“İstanbul Sözleşmesi yeniden yürürlüğe girmeli”

Eskişehir Barosu Kadın Hakları Komisyonu, 25 Kasım Kadına Yönelik Şiddete Karşı Uluslararası Mücadele Günü’nde yaptığı açıklamada, kadınların yaşadığı şiddetin her geçen yıl arttığına ve bu sorunun çözülmesi için toplumsal dönüşümün şart olduğuna dikkat çekti. Komisyon adına açıklamayı yapan Avukat Funda Güney Kökçınar, son yıllarda kadına yönelik şiddet vakalarının artmasına ve kadın haklarına yönelik yapılan yasal saldırılara dikkat çekti. Yapılan açıklamada, 2023 yılında 438, 2024'ün ilk 10 ayında ise 357 kadının tanıdıkları erkekler tarafından katledildiği ifade edildi. Kadına yönelik şiddetin sadece cinayetle sınırlı kalmadığı, psikolojik, ekonomik ve cinsel şiddet gibi farklı biçimlerde de devam ettiği belirtildi.
“KADINLAR ARTIK TAZİYE MESAJLARI GÖRMEK İSTEMİYOR”
“Aile ve Sosyal Hizmetler Bakanlığı, sadece öldürülen kadınlar ile ilgili taziye mesajları yayınlamakta. Oysa kadınlar artık taziye mesajları görmek istemiyorlar. Henüz hayattayken kadınları yaşatacak önlemler alındığını görmek istiyorlar. 6284 sayılı Ailenin Korunması ve Kadına Yönelik Şiddetin Önlenmesine Dair Kanun'un gereği gibi uyguladığını görmek istiyorlar” diye ifade eden Avukat Funda Güney Kökçınar, “İstanbul Sözleşmesinden hukuka aykırı bir şekilde çekilmesi, Türk Medeni Kanunuyla ve 6284 sayılı Yasa ve Uluslararası sözleşmelerle güvence altına alınan kadın hakları kazanımlarını ortadan kaldıracak düzenlemelerin vapılacağının kamuoyunda sürekli gündemde tutulması, laik ve bilimsel eğitimden uzaklaşılması, toplumsal cinsiyet eşitliğine aykırı açıklamaların desteklenmesi, kadını özgür birey olarak görmeyip, sadece aile ile sınırlandıran zihniyetin oluşmasına yol açan politik uygulamalar vb nedenlerle kadınlar daha fazla şiddete açık hale getirilmektedir.

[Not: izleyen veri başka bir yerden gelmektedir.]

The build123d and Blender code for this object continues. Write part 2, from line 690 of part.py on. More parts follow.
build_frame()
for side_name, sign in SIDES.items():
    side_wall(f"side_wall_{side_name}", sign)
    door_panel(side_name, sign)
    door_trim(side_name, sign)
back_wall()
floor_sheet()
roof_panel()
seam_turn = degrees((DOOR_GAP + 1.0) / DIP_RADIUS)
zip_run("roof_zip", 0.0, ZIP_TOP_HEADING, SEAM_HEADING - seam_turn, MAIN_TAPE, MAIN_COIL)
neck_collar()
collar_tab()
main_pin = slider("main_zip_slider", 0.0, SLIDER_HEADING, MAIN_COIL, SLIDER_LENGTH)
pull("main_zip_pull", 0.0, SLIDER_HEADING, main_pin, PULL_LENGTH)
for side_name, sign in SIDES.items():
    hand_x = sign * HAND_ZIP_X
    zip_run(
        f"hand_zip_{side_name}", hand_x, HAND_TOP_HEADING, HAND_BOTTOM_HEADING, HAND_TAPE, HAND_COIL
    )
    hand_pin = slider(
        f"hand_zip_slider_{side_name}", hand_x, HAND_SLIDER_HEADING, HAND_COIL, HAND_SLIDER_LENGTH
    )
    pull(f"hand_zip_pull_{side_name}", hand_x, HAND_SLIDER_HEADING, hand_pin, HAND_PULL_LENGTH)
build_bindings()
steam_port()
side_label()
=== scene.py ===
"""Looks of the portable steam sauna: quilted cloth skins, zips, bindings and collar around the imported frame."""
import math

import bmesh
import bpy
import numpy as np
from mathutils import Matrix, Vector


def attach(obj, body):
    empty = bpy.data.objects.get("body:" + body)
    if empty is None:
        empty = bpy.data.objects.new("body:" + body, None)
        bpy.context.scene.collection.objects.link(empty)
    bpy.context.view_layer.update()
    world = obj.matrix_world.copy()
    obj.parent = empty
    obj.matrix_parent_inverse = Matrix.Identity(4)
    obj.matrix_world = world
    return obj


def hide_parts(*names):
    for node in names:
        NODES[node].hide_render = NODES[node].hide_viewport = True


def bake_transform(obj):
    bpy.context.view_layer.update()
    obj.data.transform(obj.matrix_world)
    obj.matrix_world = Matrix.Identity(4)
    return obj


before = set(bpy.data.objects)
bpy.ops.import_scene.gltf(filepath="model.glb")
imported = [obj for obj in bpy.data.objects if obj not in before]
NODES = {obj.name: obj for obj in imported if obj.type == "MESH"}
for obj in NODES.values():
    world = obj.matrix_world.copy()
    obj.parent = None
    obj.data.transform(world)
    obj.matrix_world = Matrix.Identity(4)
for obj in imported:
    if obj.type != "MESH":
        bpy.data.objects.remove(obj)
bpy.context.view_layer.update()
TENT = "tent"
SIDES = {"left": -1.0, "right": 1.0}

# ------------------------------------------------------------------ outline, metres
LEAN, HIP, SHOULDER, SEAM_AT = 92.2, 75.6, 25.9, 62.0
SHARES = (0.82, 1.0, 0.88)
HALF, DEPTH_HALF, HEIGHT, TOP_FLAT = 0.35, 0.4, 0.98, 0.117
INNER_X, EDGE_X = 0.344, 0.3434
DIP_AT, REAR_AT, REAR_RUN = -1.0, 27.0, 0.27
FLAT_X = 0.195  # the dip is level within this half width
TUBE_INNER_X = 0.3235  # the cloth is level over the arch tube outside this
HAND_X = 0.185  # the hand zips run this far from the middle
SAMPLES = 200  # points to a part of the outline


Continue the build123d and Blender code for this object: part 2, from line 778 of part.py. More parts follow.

Kadına yönelik şiddetin önlenmesi ancak bütüncül bir politik duruş ile mümkün olacaktır. İstanbul Sözleşmesi’nden hukuka aykırı olarak çekilmesinin, kadınların yıllar süren mücadeleler ile elde ettikleri kazanımların tartışmaya açılmasının, kadınları şiddete karşı korumasız bıraktığını ve kadınların yaşam hakkının ihlaline yol açtığını, yaşanan şiddetin bir cins kırıma doğru ilerlediğini görüyoruz. Kadına yönelik şiddetle mücadele alanında, karar alma sürecinin kapsayıcı bir süreç olması ve tüm paydaşların rol oynamasının sağlanması gerekmektedir. Türkiye Barolar Birliği'nin, Baroların ve kadın alanında çalışan sivil toplum örgütlerinin karar alma sürecine katılımı mutlaka sağlanmalı, kadın sorununa ilişkin sahadan doğrudan bilgi aktarabilecek sivil toplum kuruluşları ile sağlıklı ve dengeli bir iletişim oluşturulmalıdır” şeklinde konuştu.
Kökçınar, “Kadına yönelik şiddetin önlenmesi için, Türk Medeni Kanunu, 6284 sayılı Kanun, Uluslararası sözleşmelerle güvence altına alınan yasal mevzuatın tüm kurum ve kuruluşlarla eksiksiz ve etkin şekilde uygulanması ve İstanbul Sözleşmesinin yeniden yürürlüğe sokulması öncelikli taleplerimizdir. Eskişehir Barosu Kadın Hakları Komisyonu olarak ülkemizde yaşanan kadın hakları ihlallerine karşı, kız kardeşlerimizle birlik ve dayanışma içinde olmayı sürdüreceğiz. Kadınların ve çocukların uğradığı şiddeti ve onlara sunulan geleceği bir kader olarak görmüyoruz. Fiili olarak evde, sokakta ve işyerinde kadınlara yaşatılan şiddetin sıradanlaşmasını ve hukuki bir değer kazanmasını engellemek için her düzeyde itirazımızı yükselteceğiz” ifadelerini kullandı.